Reproduce every record below exactly as it appears.

Records provided
>>>
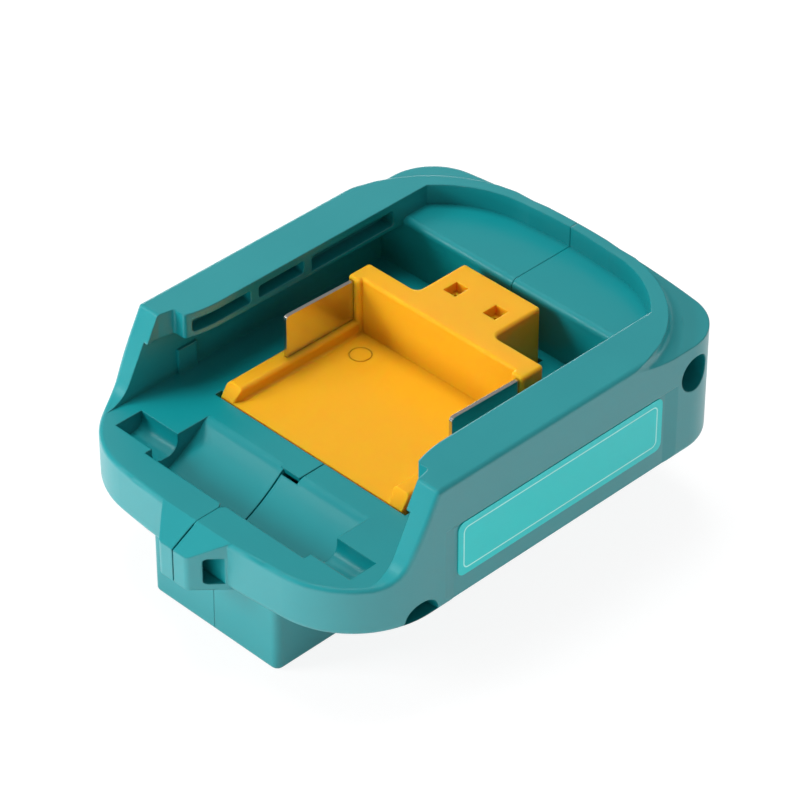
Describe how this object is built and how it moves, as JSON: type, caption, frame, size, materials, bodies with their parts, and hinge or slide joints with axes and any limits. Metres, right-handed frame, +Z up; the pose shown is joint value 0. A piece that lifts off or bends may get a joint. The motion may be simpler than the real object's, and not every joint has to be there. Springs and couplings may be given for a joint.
{
  "type": "usb battery adapter",
  "caption": "Clamshell adapter that slides onto a power-tool battery by two lipped rails and feeds two USB sockets in a block beneath it.",
  "frame": {"origin": "middle of the bounding box in plan, at the level of the socket block's lowest face", "axes": "+Z up with the battery side uppermost, +Y along the slide towards the D-shaped rear rim, -Y towards the lanyard loop, +X to the side with the rating label"},
  "size_m": [0.0794, 0.1084, 0.0447],
  "materials": {
    "teal": "moulded teal ABS, fine satin",
    "amber": "moulded amber nylon, satin",
    "steel": "bright plated sheet steel",
    "label": "printed polyester film",
    "board_green": "solder-masked glass-fibre board",
    "black_plastic": "moulded black plastic",
    "white_plastic": "moulded white plastic",
    "lens": "milky polycarbonate",
    "gold": "gold-flashed contact",
    "ferrite": "sintered ferrite",
    "can": "aluminium can",
    "screw": "black-oxide steel",
    "red_wire": "red PVC insulation",
    "black_wire": "black PVC insulation"
  },
  "bodies": {
    "casing": {"housing_left": "teal", "housing_right": "teal", "terminal_holder": "amber", "blade_left": "steel", "blade_right": "steel", "circuit_board": "board_green", "usb_shell_left": "steel", "usb_insulator_left": "white_plastic", "usb_contact_left_1": "gold", "usb_contact_left_2": "gold", "usb_contact_left_3": "gold", "usb_contact_left_4": "gold", "usb_shell_right": "steel", "usb_insulator_right": "white_plastic", "usb_contact_right_1": "gold", "usb_contact_right_2": "gold", "usb_contact_right_3": "gold", "usb_contact_right_4": "gold", "inductor": "ferrite", "input_capacitor": "can", "output_capacitor": "can", "regulator_chip": "black_plastic", "tact_switch": "black_plastic", "indicator_lens": "lens", "indicator_led": "white_plastic", "rating_label": "label", "rear_screw": "screw", "front_screw": "screw", "black_lead": "black_wire", "red_lead": "red_wire"},
    "button": {"power_button": "black_plastic"},
    "cover": {"port_cover": "teal"}
  },
  "joints": [
    {"name": "button_press", "type": "slide", "parent": "casing", "child": "button", "axis": [0, -1, 0], "range_m": [0, 0.0005], "stiffness_N_per_m": 400, "springref_m": -0.0005},
    {"name": "cover_hinge", "type": "hinge", "parent": "casing", "child": "cover", "pos_m": [0, -0.01545, 0.0032], "axis": [-1, 0, 0], "range_deg": [0, 90]}
  ]
}
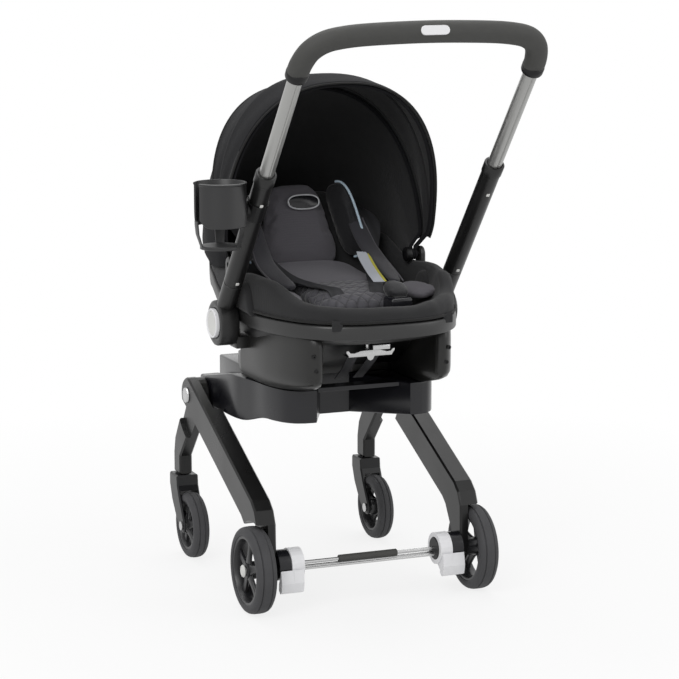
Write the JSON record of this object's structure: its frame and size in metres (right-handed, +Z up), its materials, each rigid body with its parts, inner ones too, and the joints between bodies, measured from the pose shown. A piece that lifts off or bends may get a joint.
<<<
Task output
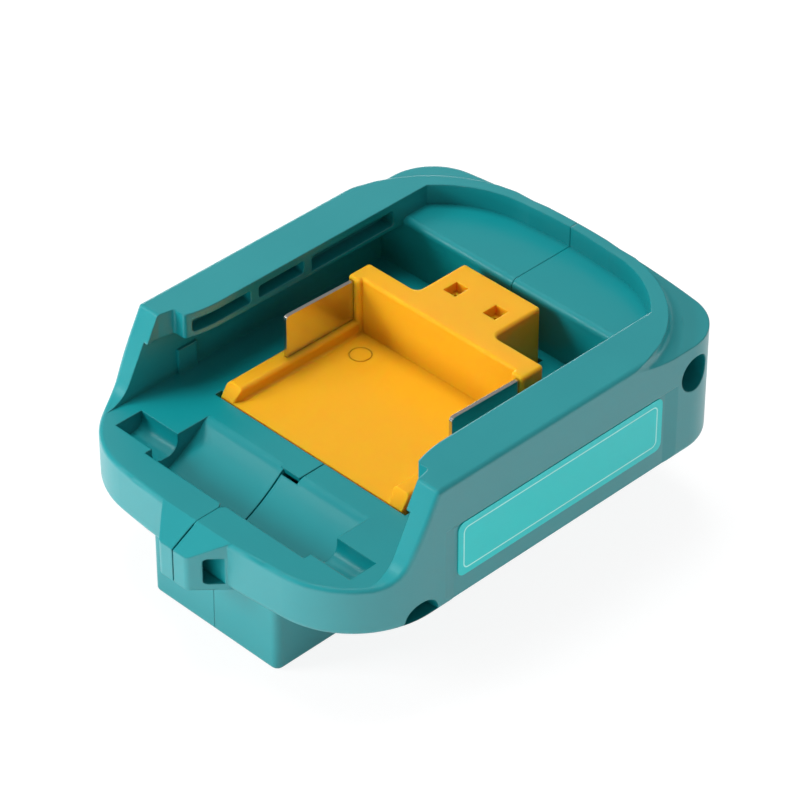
Describe how this object is built and how it moves, as JSON: type, caption, frame, size, materials, bodies with their parts, and hinge or slide joints with axes and any limits. Metres, right-handed frame, +Z up; the pose shown is joint value 0. A piece that lifts off or bends may get a joint. The motion may be simpler than the real object's, and not every joint has to be there. Springs and couplings may be given for a joint.
{
  "type": "usb battery adapter",
  "caption": "Clamshell adapter that slides onto a power-tool battery by two lipped rails and feeds two USB sockets in a block beneath it.",
  "frame": {"origin": "middle of the bounding box in plan, at the level of the socket block's lowest face", "axes": "+Z up with the battery side uppermost, +Y along the slide towards the D-shaped rear rim, -Y towards the lanyard loop, +X to the side with the rating label"},
  "size_m": [0.0794, 0.1084, 0.0447],
  "materials": {
    "teal": "moulded teal ABS, fine satin",
    "amber": "moulded amber nylon, satin",
    "steel": "bright plated sheet steel",
    "label": "printed polyester film",
    "board_green": "solder-masked glass-fibre board",
    "black_plastic": "moulded black plastic",
    "white_plastic": "moulded white plastic",
    "lens": "milky polycarbonate",
    "gold": "gold-flashed contact",
    "ferrite": "sintered ferrite",
    "can": "aluminium can",
    "screw": "black-oxide steel",
    "red_wire": "red PVC insulation",
    "black_wire": "black PVC insulation"
  },
  "bodies": {
    "casing": {"housing_left": "teal", "housing_right": "teal", "terminal_holder": "amber", "blade_left": "steel", "blade_right": "steel", "circuit_board": "board_green", "usb_shell_left": "steel", "usb_insulator_left": "white_plastic", "usb_contact_left_1": "gold", "usb_contact_left_2": "gold", "usb_contact_left_3": "gold", "usb_contact_left_4": "gold", "usb_shell_right": "steel", "usb_insulator_right": "white_plastic", "usb_contact_right_1": "gold", "usb_contact_right_2": "gold", "usb_contact_right_3": "gold", "usb_contact_right_4": "gold", "inductor": "ferrite", "input_capacitor": "can", "output_capacitor": "can", "regulator_chip": "black_plastic", "tact_switch": "black_plastic", "indicator_lens": "lens", "indicator_led": "white_plastic", "rating_label": "label", "rear_screw": "screw", "front_screw": "screw", "black_lead": "black_wire", "red_lead": "red_wire"},
    "button": {"power_button": "black_plastic"},
    "cover": {"port_cover": "teal"}
  },
  "joints": [
    {"name": "button_press", "type": "slide", "parent": "casing", "child": "button", "axis": [0, -1, 0], "range_m": [0, 0.0005], "stiffness_N_per_m": 400, "springref_m": -0.0005},
    {"name": "cover_hinge", "type": "hinge", "parent": "casing", "child": "cover", "pos_m": [0, -0.01545, 0.0032], "axis": [-1, 0, 0], "range_deg": [0, 90]}
  ]
}
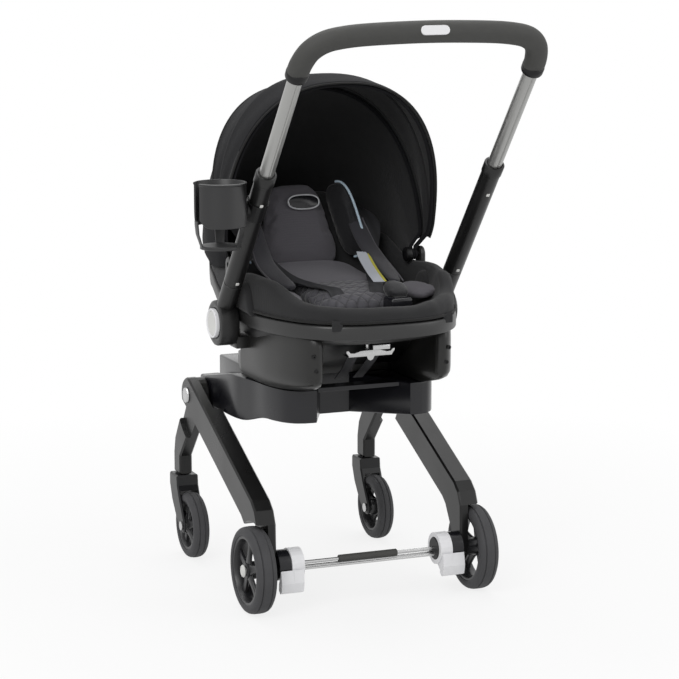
Write the JSON record of this object's structure: its frame and size in metres (right-handed, +Z up), its materials, each rigid body with its parts, inner ones too, and the joints between bodies, measured from the pose shown. A piece that lifts off or bends may get a joint.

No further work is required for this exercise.